These and other numerous objects, aims, and advantages of the present
invention will become readily apparent from the following detailed
description of the invention, the appended claims and the accompanying
drawings.
BRIEF DESCRIPTION OF THE DRAWINGS
FIG. 1 is a side elevational view of the percussive tool of the present
invention;
FIG. 2 is a longitudinal sectional view of the percussive tool illustrated
in FIG. 1;
FIG. 3 is a sectional view taken along line 3--3 of FIG. 2;
FIG. 4 is a perspective view of parts of a mold set used in forming the
hammer shown in FIGS. 1-3;
FIG. 5 is a longitudinal sectional view of a most preferred embodiment of
the percussive tool; and
FIG. 6 is a sectional view taken along line 6--6 of FIG. 5.
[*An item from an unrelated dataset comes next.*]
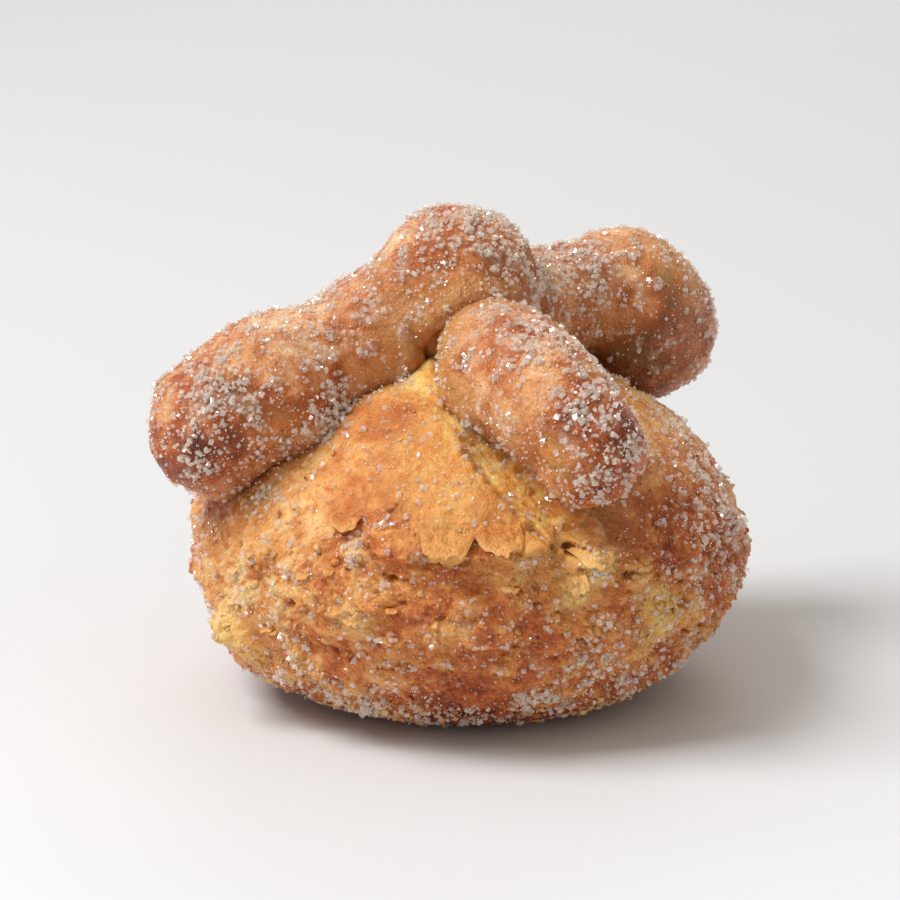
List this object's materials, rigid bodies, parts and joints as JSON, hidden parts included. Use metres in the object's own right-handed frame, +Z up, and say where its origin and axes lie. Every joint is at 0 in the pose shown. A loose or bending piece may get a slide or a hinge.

DETAILED DESCRIPTION OF A PREFERRED EMBODIMENT
While the present invention is susceptible of embodiment in various forms,
there is shown in the drawings and will hereinafter be described a
preferred embodiment of the invention with the understanding that the
present disclosure is to be considered as setting forth an exemplification
of the invention which is not intended to limit the invention to the
specific embodiment illustrated.
Referring now to the drawings, wherein like reference numerals refer to
like parts throughout the several views, there is shown in FIGS. 1 through
3 a preferred embodiment of a composite tool 10 constructed in accordance
with the present invention. The tool of the present invention is
exemplified for purposes of this disclosure as being in the form of a
hammer having a generally T-shape configuration including a head portion
12 integrally connected to a handle portion 14 at a throat region 16 of
the hammer.
As shown in FIG. 2, the head potion 12 of hammer 10 includes head structure
18 including two split heads 20 and 22 extending toward opposite sides of
the hammer 10. The striking heads 20, 22 are preferably fabricated from a
suitable metal or metal alloy. In a most preferred form, each striking
head 20, 22 is formed from a 4140 steel. It should be appreciated,
however, that other materials will equally suffice. As is conventional,
the striking heads 20, 22 are arranged in general axial alignment relative
to each other. Suffice it to say, the head structure 18 is configured to
substantially reduce if not eliminate struck end rebound of the hammer 10.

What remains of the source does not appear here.